Estudos sugerem que o uso regular de pílulas para dormir pode estar associado a um maior risco de demência – com ressalvas. É difícil para os especialistas determinar se as alterações neurodegenerativas são causadas diretamente pelos medicamentos para dormir ou pelos problemas crônicos de sono que provocaram a necessidade de prescrição médica em primeiro lugar. Também é possível que esses medicamentos ampliem os sintomas de declínio cognitivo que já estavam em andamento.
Há também teorias opostas: “como diferentes remédios para dormir atuam em diferentes mecanismos farmacológicos e fisiológicos, é plausível que alguns desses medicamentos possam ser benéficos para a saúde do cérebro”, explica Spira.

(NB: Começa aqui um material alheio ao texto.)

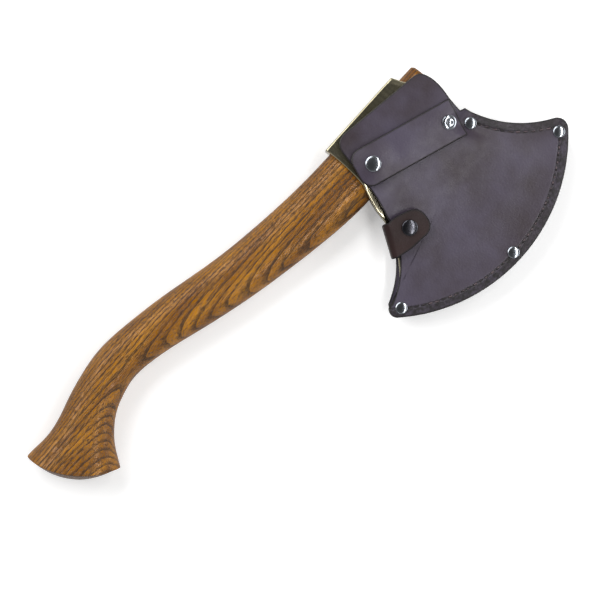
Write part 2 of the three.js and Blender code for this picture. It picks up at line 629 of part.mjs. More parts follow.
/** One run of stitching between two rivets, as a thin raised line on one face. */
function threadRun(points, side) {
  const curve = new THREE.CatmullRomCurve3(points.map(([x, y]) =>
    new THREE.Vector3(x, y, side * (outside(x, y) + GAP + THREAD_RADIUS))));
  const ring = new THREE.Shape();
  ring.absarc(0, 0, THREAD_RADIUS, 0, 2 * Math.PI, false);
  const steps = Math.ceil(curve.getLength() / 8);
  return solidOf(new THREE.ExtrudeGeometry(ring, { steps, extrudePath: curve, curveSegments: 3 }));
}
const stitchRadius = EDGE_ARC.radius - STITCH_IN;
const fromRivet = RIVET_CAP.radius + 1;
const rimRun = (from, to) => {
  const clear = THREE.MathUtils.radToDeg(fromRivet / stitchRadius);
  const ends = [from - clear, to + clear];
  return Array.from({ length: 8 }, (_, k) => {
    const a = degToRad(ends[0] + ((ends[1] - ends[0]) * k) / 7);
    return [EDGE_ARC.x + stitchRadius * Math.cos(a), EDGE_ARC.y + stitchRadius * Math.sin(a)];
  });
};
const seamRun = () => {
  const radius = SEAM_ARC.radius + STITCH_IN;
  const ends = [EDGE_RIVETS.neck[1] - fromRivet, EDGE_RIVETS.toe[1] + fromRivet + 2];
  return Array.from({ length: 8 }, (_, k) => onSeam(ends[0] + ((ends[1] - ends[0]) * k) / 7, radius));
};
const RUNS = { top: seamRun(), fore: rimRun(-48.8, -92.5), aft: rimRun(-92.5, -134.8) };
for (const [name, points] of Object.entries(RUNS)) {
  add(sheath, `thread_front_${name}`, threadRun(points, 1), threadFinish);
  add(sheath, `thread_back_${name}`, threadRun(points, -1), threadFinish);
}

// the belt strap's fixed end, and the lower halves of both snaps
const strapRoot = strapPiece(STRAP_BEND + GAP / 2, STRAP_TAIL, false);
const strapTop = GAP + STRAP_LEATHER;
add(sheath, "belt_strap_root", cut(strapRoot, [
  drill(SHANK + GAP, -8, 12, beltRivet),
  faceSeat(STRAP_CAP.radius, strapTop, beltRivet),
]), leather);
const overStrap = seat(BELT_RIVET, 1, strapTop);
add(sheath, "belt_rivet_cap", rivetCap(STRAP_CAP, SHANK, strapTop + LEATHER, overStrap), nickel);
add(sheath, "belt_rivet_burr", burr(SHANK, beltRivet), nickel);
for (const [name, matrix] of [["belt", beltSnap], ["keeper", keeperSnap]]) {
  add(sheath, `${name}_snap_post`, snapPost(matrix), nickel);
  add(sheath, `${name}_snap_stud`, snapStud(matrix), nickel);
}

// the keeper's fixed part on the back, and its fold round the open edge
const behind = (x, y) => -outside(x, y) - GAP;
const keeperRoot = prism(keeperRootOutline(), -40, 0, 4)
  .intersect(slab((x, y) => behind(x, y) - KEEPER_LEATHER, behind));
add(sheath, "keeper_strap_root", cut(keeperRoot, [
  drill(SHANK + GAP, -8, 12, keeperRivet),
  faceSeat(RIVET_CAP.radius, GAP + KEEPER_LEATHER, keeperRivet),
]), keeperLeather);
const onKeeper = seat(KEEPER_RIVET, -1, GAP + KEEPER_LEATHER);
add(sheath, "keeper_rivet_cap", rivetCap(RIVET_CAP, SHANK, GAP + KEEPER_LEATHER + LEATHER, onKeeper), nickel);
add(sheath, "keeper_rivet_burr", burr(SHANK, keeperRivet), nickel);
const keeperTop = (x, y) => outside(x, y) + SNAP_LIFT + KEEPER_LEATHER;
add(sheath, "keeper_strap_fold", prism(keeperFoldOutline(), -40, 40)
  .intersect(slab((x, y) => behind(x, y) - KEEPER_LEATHER, keeperTop)), keeperLeather);

/** The upper half of a snap, and the leather round it with a hole for the cap's shank. */
function snapTop(group, name, leatherPiece, thickness, matrix, material, capFinish) {
  const top = SNAP_LIFT + thickness;
  const over = matrix.clone().multiply(new THREE.Matrix4().makeTranslation(0, 0, top));
  const reach = thickness + GAP + 0.4;
  add(group, `${name}_strap_flap`, cut(leatherPiece, [
    drill(SNAP_POST + GAP, -2, 16, matrix),
    faceSeat(SNAP_CAP.radius, top, matrix),
    drill(SOCKET.radius + GAP, -2, SNAP_LIFT, matrix),
  ]), material);
  add(group, `${name}_snap_cap`, rivetCap(SNAP_CAP, SNAP_POST, reach, over), capFinish);
  add(group, `${name}_snap_socket`, snapSocket(matrix), nickel);
}

// ---------------------------------------------------------------- the two straps' moving parts
// the belt strap bends about a sloping line that lies just above its upper face all the way across
const beltStrap = new THREE.Group();
const bendTop = (w) => outside(...strapPoint(STRAP_BEND, w)) + strapTop;
const bendSlope = (bendTop(STRAP_WIDTH / 2) - bendTop(-STRAP_WIDTH / 2)) / STRAP_WIDTH;
const bendRise = Math.max(...[-0.5, -0.25, 0, 0.25, 0.5]
  .map((share) => bendTop(share * STRAP_WIDTH) - bendSlope * share * STRAP_WIDTH));
beltStrap.position.set(...strapPoint(STRAP_BEND, 0), bendRise + GAP);
snapTop(beltStrap, "belt", strapPiece(-STRAP_END, STRAP_BEND - GAP / 2, true), STRAP_LEATHER, beltSnap,
  leather, nickel);

const keeperStrap = new THREE.Group();
const foldMiddle = keeperPoint(KEEPER_LEATHER, mid);
const foldLow = behind(...foldMiddle) - KEEPER_LEATHER;
keeperStrap.position.set(...foldMiddle, (foldLow + keeperTop(...foldMiddle)) / 2);
const keeperFlap = prism(keeperFlapOutline(), 0, 40, 4)
  .intersect(slab((x, y) => keeperTop(x, y) - KEEPER_LEATHER, keeperTop));
snapTop(keeperStrap, "keeper", keeperFlap, KEEPER_LEATHER, keeperSnap, keeperLeather, blackened);

// ---------------------------------------------------------------- the whole, stood on its lowest face
const whole = new THREE.Group();
whole.add(hatchet, sheath);
sheath.add(beltStrap, keeperStrap);
const box = new THREE.Box3().setFromObject(whole, true);
const centre = box.getCenter(new THREE.Vector3());
whole.position.set(-centre.x, -centre.y, -box.min.z);

export default whole;
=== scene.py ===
"""A hatchet with a broad bearded blade, lying in its riveted leather sheath.

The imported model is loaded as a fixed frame. Every shape here is worked out in millimetres with X up the
handle, Y to the poll, Z the thickness and the middle of the eye as origin, and is moved into the row frame
when its mesh is made.
"""
from __future__ import annotations

import logging
import math
from dataclasses import dataclass, field
from enum import Enum
from typing import Callable, Sequence

import bpy
import numpy as np
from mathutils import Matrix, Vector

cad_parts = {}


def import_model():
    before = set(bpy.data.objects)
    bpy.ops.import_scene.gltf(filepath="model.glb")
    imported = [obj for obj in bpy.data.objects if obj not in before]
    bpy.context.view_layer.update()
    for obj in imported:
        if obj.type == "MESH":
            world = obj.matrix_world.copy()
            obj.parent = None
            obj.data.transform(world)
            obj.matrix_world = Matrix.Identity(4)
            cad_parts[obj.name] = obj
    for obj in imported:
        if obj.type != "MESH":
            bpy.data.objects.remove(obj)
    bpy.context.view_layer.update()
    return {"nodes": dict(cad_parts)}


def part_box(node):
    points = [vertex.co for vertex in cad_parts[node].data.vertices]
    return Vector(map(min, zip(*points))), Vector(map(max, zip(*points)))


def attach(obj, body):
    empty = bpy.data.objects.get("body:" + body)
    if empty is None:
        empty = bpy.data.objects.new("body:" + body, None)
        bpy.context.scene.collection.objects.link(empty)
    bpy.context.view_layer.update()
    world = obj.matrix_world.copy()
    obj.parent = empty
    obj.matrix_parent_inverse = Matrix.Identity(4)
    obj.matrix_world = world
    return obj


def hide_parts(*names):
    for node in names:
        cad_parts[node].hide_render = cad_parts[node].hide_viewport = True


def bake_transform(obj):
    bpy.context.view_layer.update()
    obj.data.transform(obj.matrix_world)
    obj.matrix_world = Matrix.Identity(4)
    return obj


LOG = logging.getLogger("hatchet")
MM = 0.001  # metres in a millimetre
GAP = 0.3  # room between pieces that touch
FULL = 2 * math.pi  # one turn
AXIS = 0.02  # the radius at which a turned profile counts as having reached its axis
ARC_STEP = 0.5  # at most this far between the points of an arc
BAND = "band"  # name of the attribute that is 1 on a tooled border and 0 elsewhere
EDGE = "edge"  # name of the attribute that holds a point's distance from its piece's edge, in mm

Array = np.ndarray
Place = Callable[[Array, float, float], Array]


class Face(Enum):
    """The two faces of the sheath."""

    FRONT = 1
    BACK = -1


class Body(Enum):
    """The bodies that pieces ride on."""

    HATCHET = "hatchet"
    SHEATH = "sheath"
    BELT = "belt_strap"
    KEEPER = "keeper_strap"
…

Ele aponta estudos que exploraram como certos medicamentos para dormir poderiam, teoricamente, ter efeitos protetores contra o mal de Alzheimer, mas adverte que também são necessárias muito mais pesquisas nesse sentido. Portanto, o júri ainda está em dúvida.
Dito isso, os especialistas concordam que os medicamentos para dormir não reproduzem o sono natural. É por isso que é fundamental considerar os prós e os contras de usar um desses medicamentos com a ajuda de um médico especialista em medicina do sono, se você tiver essa opção.
Há também uma alternativa sem medicamentos que, segundo os especialistas, vale a pena considerar: entre os especialistas em sono, a terapia cognitivo-comportamental para insônia (TCC-I) é recomendada como o tratamento de primeira linha para a insônia, pois a prática costuma ser mais eficaz a longo prazo e propicia um descanso de qualidade do que os medicamentos para dormir, sem a nuvem obscura dos possíveis efeitos colaterais.
Apesar das dúvidas que ainda persistem, as novas descobertas de Nedergaard e Hauglund ressaltam uma coisa clara: nem todo sono é igual – e estamos lentamente nos aproximando do que isso significa para o cérebro.